Let $X \subseteq \Bbb Q$ be bounded from above and $\sup,\sup'$ supremums w.r.t $<,\prec$ respectively. We next prove that $\Phi(\sup X) = \sup' f[X]$.
$\forall x\in X: x \le \sup X \implies \forall x\in X: \Phi(x) \preccurlyeq \Phi(\sup X) \implies \forall x\in X: f(x) \preccurlyeq \Phi(\sup X) \implies \sup' f[X] \preccurlyeq \Phi(\sup X).$
Assume the contrary that $\sup' f[X] \prec \Phi(\sup X)$. Since $B$ is dense in $A$, there exists $b\in B$ such that $\sup' f[X] \prec b \prec \Phi(\sup X)$. Then there exists $p\in \Bbb Q$ such that $f(p)=b$. Thus $\sup' f[X] \prec f(p)=\Phi(p) \prec \Phi(\sup X).$
We have $\Phi(p) \prec \Phi(\sup X) \implies p<\sup X \implies p<p'$ for some $p'\in X \implies$ $f(p) \prec f(p')$ for some $p'\in X$ $\implies f(p) \prec \sup' f[X]$. This is a contradiction.

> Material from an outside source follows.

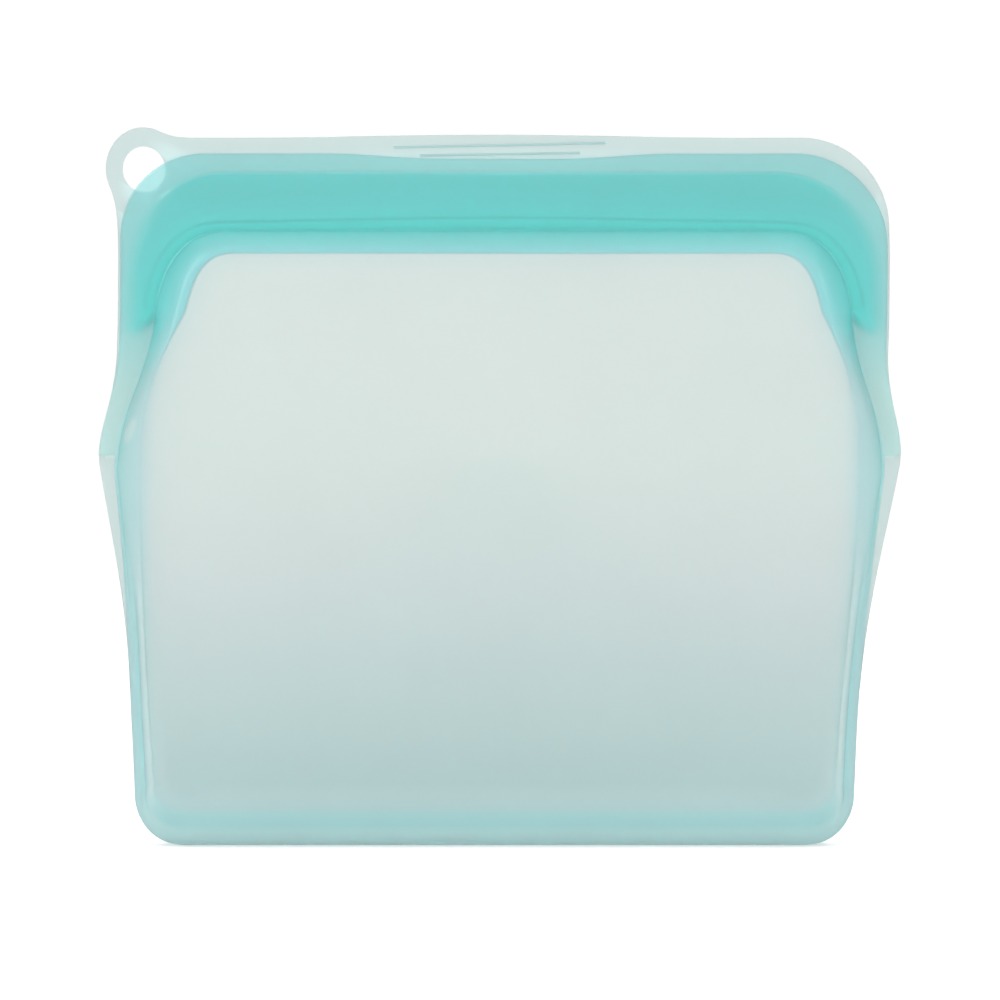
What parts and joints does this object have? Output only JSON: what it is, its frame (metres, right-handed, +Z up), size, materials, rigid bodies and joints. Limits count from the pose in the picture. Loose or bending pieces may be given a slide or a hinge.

Hence $\Phi(\sup X)=\sup' f[X]$. Similarly, $\Psi(\sup X)=\sup' f[X]$.
Let $X_x=\{p\in\Bbb Q \mid p<x\} \subseteq \Bbb Q$. Since $\Bbb Q$ is dense in $\Bbb R$, $x=\sup X_x$ for all $x\in\Bbb R$. Then $\Phi(x)=\Phi(\sup X_x)=\sup' f[X_x]=\Psi(\sup X_x)=\Psi(x)$ for all $x\in\Bbb R$. It follows that $\Phi=\Psi$.